# DATASET CONTENT
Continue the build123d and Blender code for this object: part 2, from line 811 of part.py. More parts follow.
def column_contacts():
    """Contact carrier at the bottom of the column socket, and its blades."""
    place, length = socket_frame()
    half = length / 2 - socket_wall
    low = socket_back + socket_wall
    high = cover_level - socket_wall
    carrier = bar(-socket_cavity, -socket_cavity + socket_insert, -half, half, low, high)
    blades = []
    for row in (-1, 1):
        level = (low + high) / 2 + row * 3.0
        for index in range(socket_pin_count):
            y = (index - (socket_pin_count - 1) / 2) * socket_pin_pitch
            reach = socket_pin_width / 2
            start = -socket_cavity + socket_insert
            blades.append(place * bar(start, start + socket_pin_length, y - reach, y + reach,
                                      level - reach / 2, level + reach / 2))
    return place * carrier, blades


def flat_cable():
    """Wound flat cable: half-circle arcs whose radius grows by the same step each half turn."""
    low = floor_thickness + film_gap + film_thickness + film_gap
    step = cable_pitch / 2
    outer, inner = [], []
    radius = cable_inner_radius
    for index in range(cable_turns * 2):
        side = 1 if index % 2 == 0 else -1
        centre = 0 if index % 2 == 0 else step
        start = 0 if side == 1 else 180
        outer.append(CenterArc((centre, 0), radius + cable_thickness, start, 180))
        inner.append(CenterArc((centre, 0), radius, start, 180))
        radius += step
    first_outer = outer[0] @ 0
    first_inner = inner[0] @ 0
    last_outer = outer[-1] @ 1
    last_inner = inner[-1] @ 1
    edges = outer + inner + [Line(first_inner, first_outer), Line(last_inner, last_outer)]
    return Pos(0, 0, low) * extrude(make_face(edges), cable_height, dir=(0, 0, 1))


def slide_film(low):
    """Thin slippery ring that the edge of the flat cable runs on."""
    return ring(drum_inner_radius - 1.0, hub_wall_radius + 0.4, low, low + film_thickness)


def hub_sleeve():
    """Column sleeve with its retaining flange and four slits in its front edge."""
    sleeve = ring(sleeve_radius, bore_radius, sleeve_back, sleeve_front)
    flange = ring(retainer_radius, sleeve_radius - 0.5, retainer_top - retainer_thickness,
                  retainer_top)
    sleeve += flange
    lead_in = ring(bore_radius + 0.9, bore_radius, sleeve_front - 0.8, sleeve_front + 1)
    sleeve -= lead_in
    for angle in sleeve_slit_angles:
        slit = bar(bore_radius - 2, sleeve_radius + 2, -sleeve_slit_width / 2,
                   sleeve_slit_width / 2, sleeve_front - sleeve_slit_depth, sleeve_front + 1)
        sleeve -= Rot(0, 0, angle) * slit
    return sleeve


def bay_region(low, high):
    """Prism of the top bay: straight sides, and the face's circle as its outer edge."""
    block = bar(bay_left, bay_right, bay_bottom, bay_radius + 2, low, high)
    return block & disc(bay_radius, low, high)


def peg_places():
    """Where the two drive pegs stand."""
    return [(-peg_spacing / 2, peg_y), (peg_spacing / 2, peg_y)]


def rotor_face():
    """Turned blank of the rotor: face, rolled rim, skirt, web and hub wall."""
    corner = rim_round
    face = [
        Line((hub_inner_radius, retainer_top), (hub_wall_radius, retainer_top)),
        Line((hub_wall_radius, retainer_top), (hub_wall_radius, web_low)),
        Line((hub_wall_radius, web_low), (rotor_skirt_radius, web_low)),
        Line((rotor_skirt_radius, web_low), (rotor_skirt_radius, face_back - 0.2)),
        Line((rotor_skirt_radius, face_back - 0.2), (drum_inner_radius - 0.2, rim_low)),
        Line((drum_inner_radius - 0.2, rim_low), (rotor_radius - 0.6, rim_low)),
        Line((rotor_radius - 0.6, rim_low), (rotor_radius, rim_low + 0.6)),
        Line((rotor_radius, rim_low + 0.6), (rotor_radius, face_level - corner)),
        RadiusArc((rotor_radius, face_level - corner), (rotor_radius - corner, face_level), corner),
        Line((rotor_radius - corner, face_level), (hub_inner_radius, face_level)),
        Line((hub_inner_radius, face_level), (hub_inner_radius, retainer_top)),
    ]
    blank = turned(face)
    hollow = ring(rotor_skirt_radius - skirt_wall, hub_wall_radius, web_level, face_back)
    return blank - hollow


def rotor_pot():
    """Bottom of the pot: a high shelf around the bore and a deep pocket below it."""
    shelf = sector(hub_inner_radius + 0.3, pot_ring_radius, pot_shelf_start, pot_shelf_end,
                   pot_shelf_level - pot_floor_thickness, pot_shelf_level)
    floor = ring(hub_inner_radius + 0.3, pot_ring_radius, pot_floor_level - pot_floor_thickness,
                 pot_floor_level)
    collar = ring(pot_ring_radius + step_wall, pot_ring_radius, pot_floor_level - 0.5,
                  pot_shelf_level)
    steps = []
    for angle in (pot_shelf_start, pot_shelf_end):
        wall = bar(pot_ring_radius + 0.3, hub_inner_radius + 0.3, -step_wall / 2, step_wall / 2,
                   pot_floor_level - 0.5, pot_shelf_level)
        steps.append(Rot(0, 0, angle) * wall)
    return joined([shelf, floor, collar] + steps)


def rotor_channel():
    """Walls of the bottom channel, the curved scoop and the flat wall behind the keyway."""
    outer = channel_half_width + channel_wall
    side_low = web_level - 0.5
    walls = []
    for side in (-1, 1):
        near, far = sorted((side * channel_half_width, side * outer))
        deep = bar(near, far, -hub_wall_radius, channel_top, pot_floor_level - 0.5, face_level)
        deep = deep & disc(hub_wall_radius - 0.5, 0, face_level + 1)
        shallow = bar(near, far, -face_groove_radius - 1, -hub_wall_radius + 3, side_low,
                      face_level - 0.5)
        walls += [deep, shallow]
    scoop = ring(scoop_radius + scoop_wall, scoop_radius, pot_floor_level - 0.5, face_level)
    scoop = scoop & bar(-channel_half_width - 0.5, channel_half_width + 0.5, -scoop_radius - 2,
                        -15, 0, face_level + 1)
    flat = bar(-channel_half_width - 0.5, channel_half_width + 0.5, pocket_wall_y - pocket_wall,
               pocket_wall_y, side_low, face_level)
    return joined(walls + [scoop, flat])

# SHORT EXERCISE
Set down all of the data above, word for word.

# FINAL ANSWER
Continue the build123d and Blender code for this object: part 2, from line 811 of part.py. More parts follow.
def column_contacts():
    """Contact carrier at the bottom of the column socket, and its blades."""
    place, length = socket_frame()
    half = length / 2 - socket_wall
    low = socket_back + socket_wall
    high = cover_level - socket_wall
    carrier = bar(-socket_cavity, -socket_cavity + socket_insert, -half, half, low, high)
    blades = []
    for row in (-1, 1):
        level = (low + high) / 2 + row * 3.0
        for index in range(socket_pin_count):
            y = (index - (socket_pin_count - 1) / 2) * socket_pin_pitch
            reach = socket_pin_width / 2
            start = -socket_cavity + socket_insert
            blades.append(place * bar(start, start + socket_pin_length, y - reach, y + reach,
                                      level - reach / 2, level + reach / 2))
    return place * carrier, blades


def flat_cable():
    """Wound flat cable: half-circle arcs whose radius grows by the same step each half turn."""
    low = floor_thickness + film_gap + film_thickness + film_gap
    step = cable_pitch / 2
    outer, inner = [], []
    radius = cable_inner_radius
    for index in range(cable_turns * 2):
        side = 1 if index % 2 == 0 else -1
        centre = 0 if index % 2 == 0 else step
        start = 0 if side == 1 else 180
        outer.append(CenterArc((centre, 0), radius + cable_thickness, start, 180))
        inner.append(CenterArc((centre, 0), radius, start, 180))
        radius += step
    first_outer = outer[0] @ 0
    first_inner = inner[0] @ 0
    last_outer = outer[-1] @ 1
    last_inner = inner[-1] @ 1
    edges = outer + inner + [Line(first_inner, first_outer), Line(last_inner, last_outer)]
    return Pos(0, 0, low) * extrude(make_face(edges), cable_height, dir=(0, 0, 1))


def slide_film(low):
    """Thin slippery ring that the edge of the flat cable runs on."""
    return ring(drum_inner_radius - 1.0, hub_wall_radius + 0.4, low, low + film_thickness)


def hub_sleeve():
    """Column sleeve with its retaining flange and four slits in its front edge."""
    sleeve = ring(sleeve_radius, bore_radius, sleeve_back, sleeve_front)
    flange = ring(retainer_radius, sleeve_radius - 0.5, retainer_top - retainer_thickness,
                  retainer_top)
    sleeve += flange
    lead_in = ring(bore_radius + 0.9, bore_radius, sleeve_front - 0.8, sleeve_front + 1)
    sleeve -= lead_in
    for angle in sleeve_slit_angles:
        slit = bar(bore_radius - 2, sleeve_radius + 2, -sleeve_slit_width / 2,
                   sleeve_slit_width / 2, sleeve_front - sleeve_slit_depth, sleeve_front + 1)
        sleeve -= Rot(0, 0, angle) * slit
    return sleeve


def bay_region(low, high):
    """Prism of the top bay: straight sides, and the face's circle as its outer edge."""
    block = bar(bay_left, bay_right, bay_bottom, bay_radius + 2, low, high)
    return block & disc(bay_radius, low, high)


def peg_places():
    """Where the two drive pegs stand."""
    return [(-peg_spacing / 2, peg_y), (peg_spacing / 2, peg_y)]


def rotor_face():
    """Turned blank of the rotor: face, rolled rim, skirt, web and hub wall."""
    corner = rim_round
    face = [
        Line((hub_inner_radius, retainer_top), (hub_wall_radius, retainer_top)),
        Line((hub_wall_radius, retainer_top), (hub_wall_radius, web_low)),
        Line((hub_wall_radius, web_low), (rotor_skirt_radius, web_low)),
        Line((rotor_skirt_radius, web_low), (rotor_skirt_radius, face_back - 0.2)),
        Line((rotor_skirt_radius, face_back - 0.2), (drum_inner_radius - 0.2, rim_low)),
        Line((drum_inner_radius - 0.2, rim_low), (rotor_radius - 0.6, rim_low)),
        Line((rotor_radius - 0.6, rim_low), (rotor_radius, rim_low + 0.6)),
        Line((rotor_radius, rim_low + 0.6), (rotor_radius, face_level - corner)),
        RadiusArc((rotor_radius, face_level - corner), (rotor_radius - corner, face_level), corner),
        Line((rotor_radius - corner, face_level), (hub_inner_radius, face_level)),
        Line((hub_inner_radius, face_level), (hub_inner_radius, retainer_top)),
    ]
    blank = turned(face)
    hollow = ring(rotor_skirt_radius - skirt_wall, hub_wall_radius, web_level, face_back)
    return blank - hollow


def rotor_pot():
    """Bottom of the pot: a high shelf around the bore and a deep pocket below it."""
    shelf = sector(hub_inner_radius + 0.3, pot_ring_radius, pot_shelf_start, pot_shelf_end,
                   pot_shelf_level - pot_floor_thickness, pot_shelf_level)
    floor = ring(hub_inner_radius + 0.3, pot_ring_radius, pot_floor_level - pot_floor_thickness,
                 pot_floor_level)
    collar = ring(pot_ring_radius + step_wall, pot_ring_radius, pot_floor_level - 0.5,
                  pot_shelf_level)
    steps = []
    for angle in (pot_shelf_start, pot_shelf_end):
        wall = bar(pot_ring_radius + 0.3, hub_inner_radius + 0.3, -step_wall / 2, step_wall / 2,
                   pot_floor_level - 0.5, pot_shelf_level)
        steps.append(Rot(0, 0, angle) * wall)
    return joined([shelf, floor, collar] + steps)


def rotor_channel():
    """Walls of the bottom channel, the curved scoop and the flat wall behind the keyway."""
    outer = channel_half_width + channel_wall
    side_low = web_level - 0.5
    walls = []
    for side in (-1, 1):
        near, far = sorted((side * channel_half_width, side * outer))
        deep = bar(near, far, -hub_wall_radius, channel_top, pot_floor_level - 0.5, face_level)
        deep = deep & disc(hub_wall_radius - 0.5, 0, face_level + 1)
        shallow = bar(near, far, -face_groove_radius - 1, -hub_wall_radius + 3, side_low,
                      face_level - 0.5)
        walls += [deep, shallow]
    scoop = ring(scoop_radius + scoop_wall, scoop_radius, pot_floor_level - 0.5, face_level)
    scoop = scoop & bar(-channel_half_width - 0.5, channel_half_width + 0.5, -scoop_radius - 2,
                        -15, 0, face_level + 1)
    flat = bar(-channel_half_width - 0.5, channel_half_width + 0.5, pocket_wall_y - pocket_wall,
               pocket_wall_y, side_low, face_level)
    return joined(walls + [scoop, flat])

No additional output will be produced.